Замок в маленьком городке Святого Ангела огромен, насчитывает, по крайней мере, восемь веков, но не имеет никакого стиля, никакой архитектуры, которая позволила бы догадаться, в какую эпоху он построен. Стены его такой толщины, которая указывает на то, что прежние люди строили для своих прапраправнуков, чего теперь уже нет, когда все строится по английскому способу слишком непрочно… Широкие ступени каменных лестниц так стерлись от времени, что подниматься или спускаться по ним можно было только очень осторожно.
Что до потолков — то вместо них были огромные балки, а гнезда ночных птиц служили им украшениями.
Граф Амброзио, один из настоящих владельцев замка, вышел навстречу Казанове на порог, как он это сделал бы для какого-нибудь знатного и могущественного вельможи.
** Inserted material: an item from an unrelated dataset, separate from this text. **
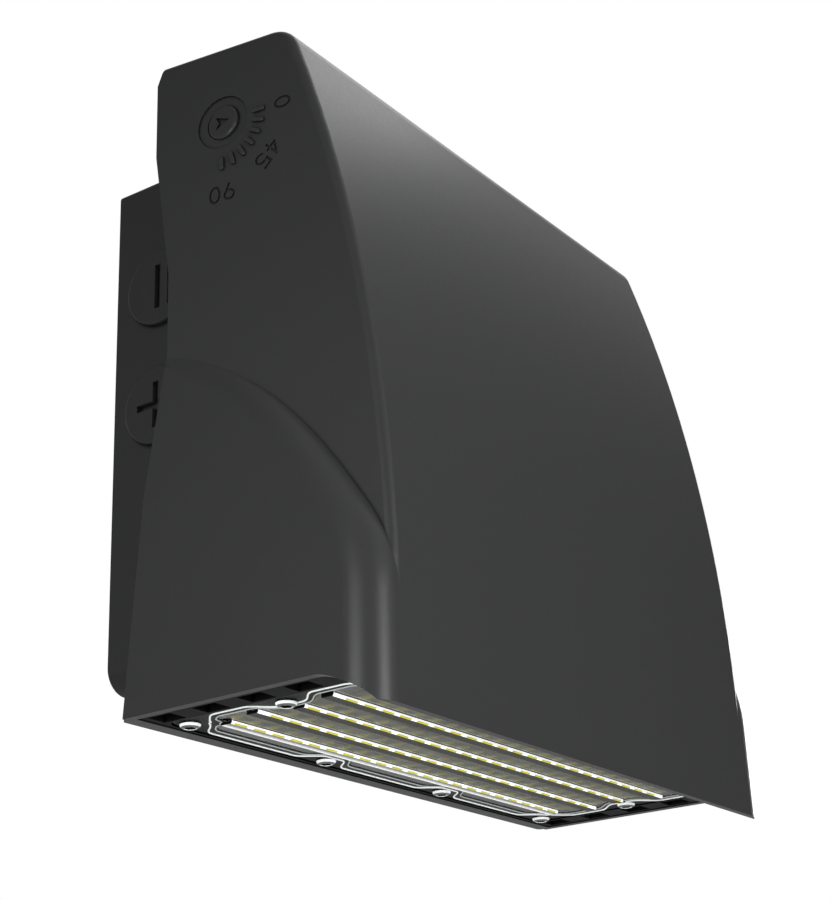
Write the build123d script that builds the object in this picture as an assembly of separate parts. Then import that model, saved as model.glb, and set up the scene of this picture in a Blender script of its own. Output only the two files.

Двери были раскрыты, обе половинки, но Казанова был слишком умен, чтобы возгордиться этим обстоятельством — это их древность мешала им запираться.
Граф Амброзио, держа свой коленкоровый колпак в руках с такой непринужденной грацией, как будто это была шитая серебром треуголка, немедленно сказал ему, что напрасно его брат посоветовал ему приехать взглянуть на их убогое житье, не подумав, конечно, о том, что в замке была Клементина. Обладатель клада, обыкновенно, сам не подозревает этого.
Граф Амброзио представил Казанову своей супруге и двум свояченицам, одна из которых была исключительной красавицей, что еще больше оттенялось ее скромностью.
Обед, предложенный графом Казанове, показался ему превосходным, если не считать ужасающего рагу. За столом их было шестеро, все были очень веселы и разговорчивы, кроме прекрасной Клементины, безмолвной, как маленький божок молчания на ониксовой камее, отделанной розами, которой украшен был перстень кавалера Казановы. Она говорила только тогда, когда вынуждена была к ответу, и при этом краснела, точно каждое произнесенное ею слово было глупостью, и она пугалась этого. Казанова однако все время старался таким образом смущать ее, так как у него не было другого средства, чтобы увидеть ее чудные глаза, иначе, чем заставляя ее отвечать ему.